Task prompt :: Your task is to copy a single run of lines that starts at the line with "washer() for x, z in four(GANG_X, BOX_SCREW_Z)])" and stops at the line with "for node in", keeping both ends. Copy nothing else.

[begin Supplied records]

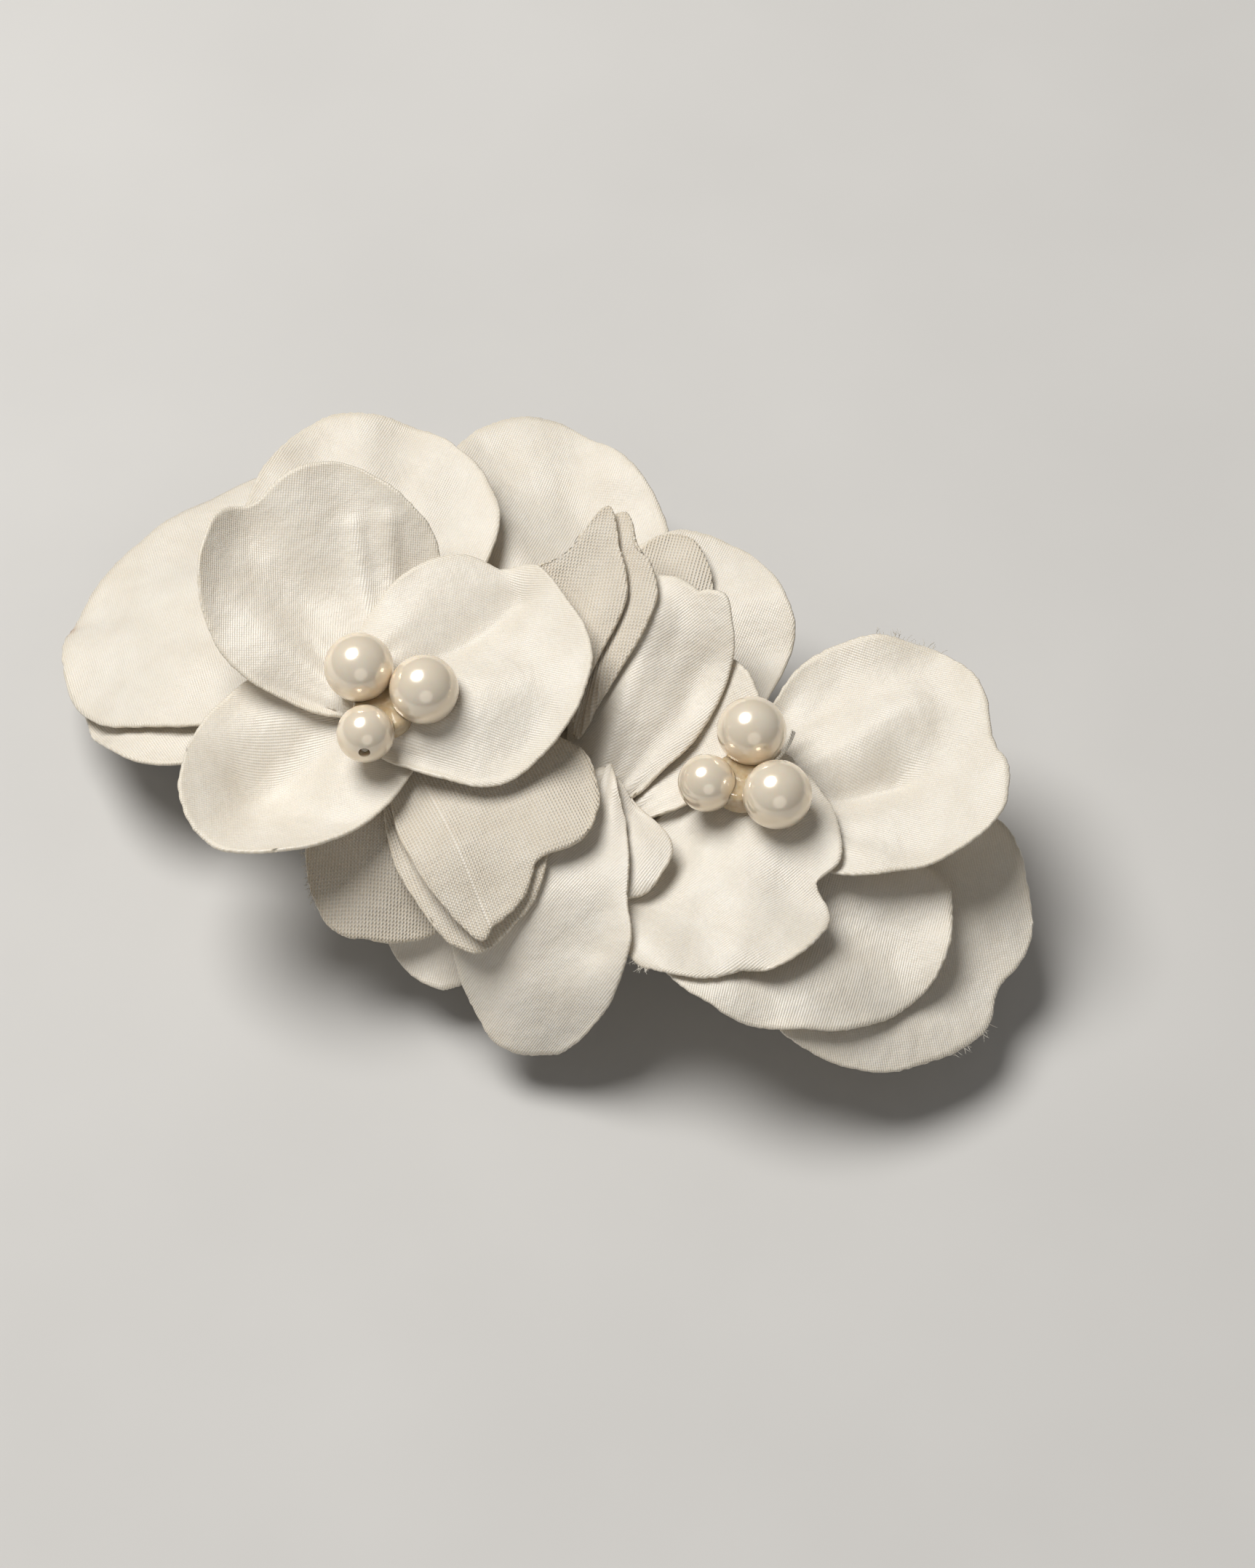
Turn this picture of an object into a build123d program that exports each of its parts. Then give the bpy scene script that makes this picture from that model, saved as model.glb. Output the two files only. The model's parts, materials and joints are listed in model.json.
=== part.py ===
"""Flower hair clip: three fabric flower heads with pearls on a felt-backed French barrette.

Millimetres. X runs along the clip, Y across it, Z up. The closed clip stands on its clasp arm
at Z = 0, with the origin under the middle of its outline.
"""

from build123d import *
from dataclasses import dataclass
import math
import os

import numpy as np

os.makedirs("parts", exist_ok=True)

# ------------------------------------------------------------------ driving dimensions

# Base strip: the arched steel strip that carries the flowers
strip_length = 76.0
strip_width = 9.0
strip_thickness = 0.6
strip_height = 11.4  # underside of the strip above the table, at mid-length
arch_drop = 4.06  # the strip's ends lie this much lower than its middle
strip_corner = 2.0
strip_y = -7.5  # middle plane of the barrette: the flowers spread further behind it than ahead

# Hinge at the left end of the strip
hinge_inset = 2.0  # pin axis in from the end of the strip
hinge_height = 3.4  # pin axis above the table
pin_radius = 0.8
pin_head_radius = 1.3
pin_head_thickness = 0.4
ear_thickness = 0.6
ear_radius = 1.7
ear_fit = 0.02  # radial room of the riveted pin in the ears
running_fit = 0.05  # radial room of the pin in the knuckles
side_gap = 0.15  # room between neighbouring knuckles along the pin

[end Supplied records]
[begin Supplied records]

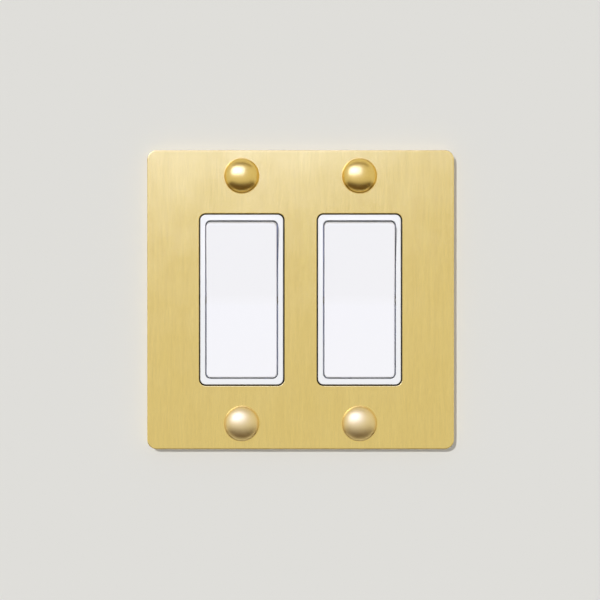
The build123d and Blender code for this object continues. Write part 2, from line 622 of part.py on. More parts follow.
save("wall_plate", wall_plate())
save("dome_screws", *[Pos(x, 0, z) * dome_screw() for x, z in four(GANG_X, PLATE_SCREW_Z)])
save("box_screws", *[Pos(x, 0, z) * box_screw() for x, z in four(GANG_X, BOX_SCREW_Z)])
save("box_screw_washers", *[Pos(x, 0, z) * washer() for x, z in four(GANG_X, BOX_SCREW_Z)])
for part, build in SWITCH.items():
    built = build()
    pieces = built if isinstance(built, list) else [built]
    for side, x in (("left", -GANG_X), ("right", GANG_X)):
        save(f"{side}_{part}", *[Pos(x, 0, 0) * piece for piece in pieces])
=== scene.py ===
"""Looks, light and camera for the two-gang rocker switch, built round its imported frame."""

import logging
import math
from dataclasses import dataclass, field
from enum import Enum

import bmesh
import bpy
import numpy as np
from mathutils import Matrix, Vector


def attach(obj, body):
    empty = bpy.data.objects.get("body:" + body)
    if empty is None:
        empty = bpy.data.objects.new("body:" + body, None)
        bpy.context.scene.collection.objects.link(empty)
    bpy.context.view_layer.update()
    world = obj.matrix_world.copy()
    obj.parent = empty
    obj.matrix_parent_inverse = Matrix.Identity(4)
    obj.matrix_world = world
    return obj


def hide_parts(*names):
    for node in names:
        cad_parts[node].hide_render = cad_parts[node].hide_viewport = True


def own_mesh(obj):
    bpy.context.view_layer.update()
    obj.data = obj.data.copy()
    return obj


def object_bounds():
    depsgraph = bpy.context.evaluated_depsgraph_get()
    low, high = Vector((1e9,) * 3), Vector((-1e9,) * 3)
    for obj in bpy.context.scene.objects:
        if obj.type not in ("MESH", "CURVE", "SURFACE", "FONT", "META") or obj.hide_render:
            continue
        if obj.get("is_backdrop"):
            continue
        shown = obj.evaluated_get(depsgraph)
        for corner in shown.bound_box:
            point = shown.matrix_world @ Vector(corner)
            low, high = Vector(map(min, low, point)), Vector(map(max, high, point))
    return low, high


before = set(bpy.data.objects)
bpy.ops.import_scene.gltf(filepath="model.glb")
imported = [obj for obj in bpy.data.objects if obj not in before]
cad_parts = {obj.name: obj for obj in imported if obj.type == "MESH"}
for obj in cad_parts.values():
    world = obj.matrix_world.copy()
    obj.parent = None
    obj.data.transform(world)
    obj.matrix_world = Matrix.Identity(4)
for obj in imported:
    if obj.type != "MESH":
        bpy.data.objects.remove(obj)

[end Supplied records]
[begin Supplied records]

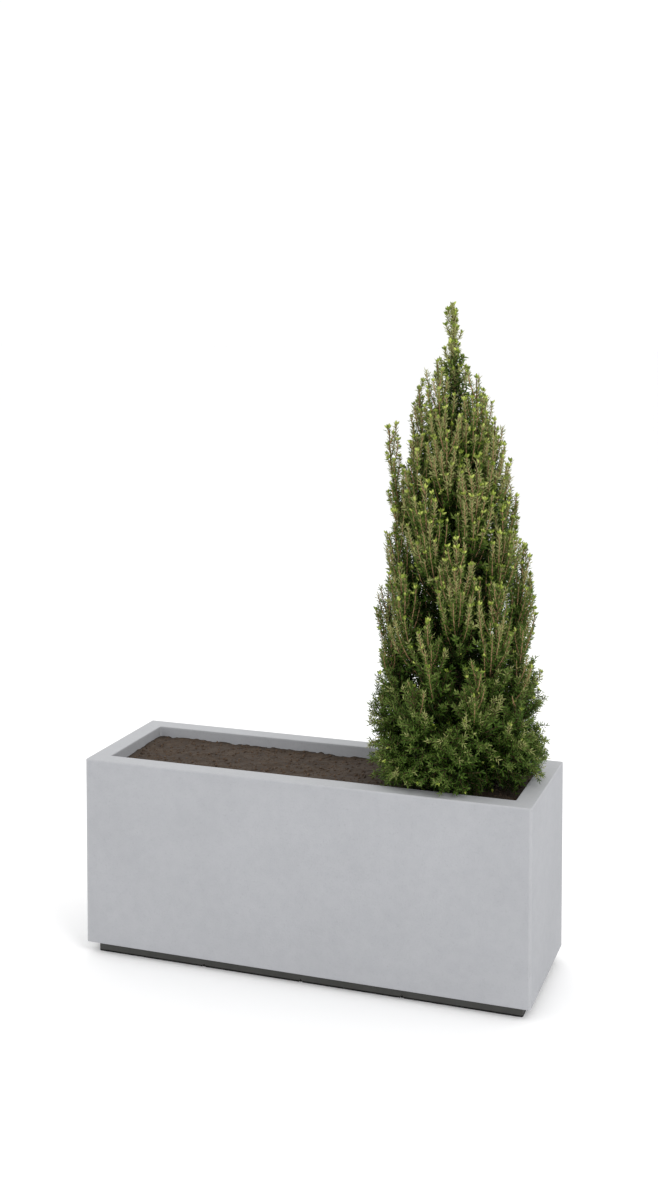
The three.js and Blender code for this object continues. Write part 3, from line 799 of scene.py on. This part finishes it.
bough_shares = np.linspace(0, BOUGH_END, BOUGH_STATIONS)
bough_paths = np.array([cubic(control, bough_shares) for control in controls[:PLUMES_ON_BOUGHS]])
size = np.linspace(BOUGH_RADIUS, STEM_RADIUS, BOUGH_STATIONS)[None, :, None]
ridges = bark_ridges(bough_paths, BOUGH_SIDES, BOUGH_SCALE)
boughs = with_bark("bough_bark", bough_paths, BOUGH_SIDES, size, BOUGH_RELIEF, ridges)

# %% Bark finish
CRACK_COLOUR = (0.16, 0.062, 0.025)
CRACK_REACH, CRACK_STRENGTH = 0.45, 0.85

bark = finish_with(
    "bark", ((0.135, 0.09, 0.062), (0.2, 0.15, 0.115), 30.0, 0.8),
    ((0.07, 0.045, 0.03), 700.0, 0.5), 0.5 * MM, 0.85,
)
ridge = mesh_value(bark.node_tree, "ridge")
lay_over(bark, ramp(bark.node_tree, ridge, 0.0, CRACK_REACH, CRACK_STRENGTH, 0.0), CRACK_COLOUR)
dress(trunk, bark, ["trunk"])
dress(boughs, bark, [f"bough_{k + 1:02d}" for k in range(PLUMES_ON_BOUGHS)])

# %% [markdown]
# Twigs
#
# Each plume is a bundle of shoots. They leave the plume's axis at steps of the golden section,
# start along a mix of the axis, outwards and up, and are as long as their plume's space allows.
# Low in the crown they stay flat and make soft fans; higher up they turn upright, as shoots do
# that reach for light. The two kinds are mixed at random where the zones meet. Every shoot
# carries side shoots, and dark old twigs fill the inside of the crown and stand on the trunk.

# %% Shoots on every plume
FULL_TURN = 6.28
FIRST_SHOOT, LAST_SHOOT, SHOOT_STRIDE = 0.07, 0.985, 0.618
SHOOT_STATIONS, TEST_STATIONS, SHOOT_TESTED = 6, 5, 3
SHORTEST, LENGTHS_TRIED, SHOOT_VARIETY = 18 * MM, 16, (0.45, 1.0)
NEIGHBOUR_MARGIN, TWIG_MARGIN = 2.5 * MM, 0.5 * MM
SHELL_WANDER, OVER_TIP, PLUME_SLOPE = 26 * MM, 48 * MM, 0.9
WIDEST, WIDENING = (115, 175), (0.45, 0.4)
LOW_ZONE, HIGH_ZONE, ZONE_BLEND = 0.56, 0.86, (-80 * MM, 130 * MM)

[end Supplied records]

Output ::
save("box_screw_washers", *[Pos(x, 0, z) * washer() for x, z in four(GANG_X, BOX_SCREW_Z)])
for part, build in SWITCH.items():
    built = build()
    pieces = built if isinstance(built, list) else [built]
    for side, x in (("left", -GANG_X), ("right", GANG_X)):
        save(f"{side}_{part}", *[Pos(x, 0, 0) * piece for piece in pieces])
=== scene.py ===
"""Looks, light and camera for the two-gang rocker switch, built round its imported frame."""

import logging
import math
from dataclasses import dataclass, field
from enum import Enum

import bmesh
import bpy
import numpy as np
from mathutils import Matrix, Vector


def attach(obj, body):
    empty = bpy.data.objects.get("body:" + body)
    if empty is None:
        empty = bpy.data.objects.new("body:" + body, None)
        bpy.context.scene.collection.objects.link(empty)
    bpy.context.view_layer.update()
    world = obj.matrix_world.copy()
    obj.parent = empty
    obj.matrix_parent_inverse = Matrix.Identity(4)
    obj.matrix_world = world
    return obj


def hide_parts(*names):
    for node in names:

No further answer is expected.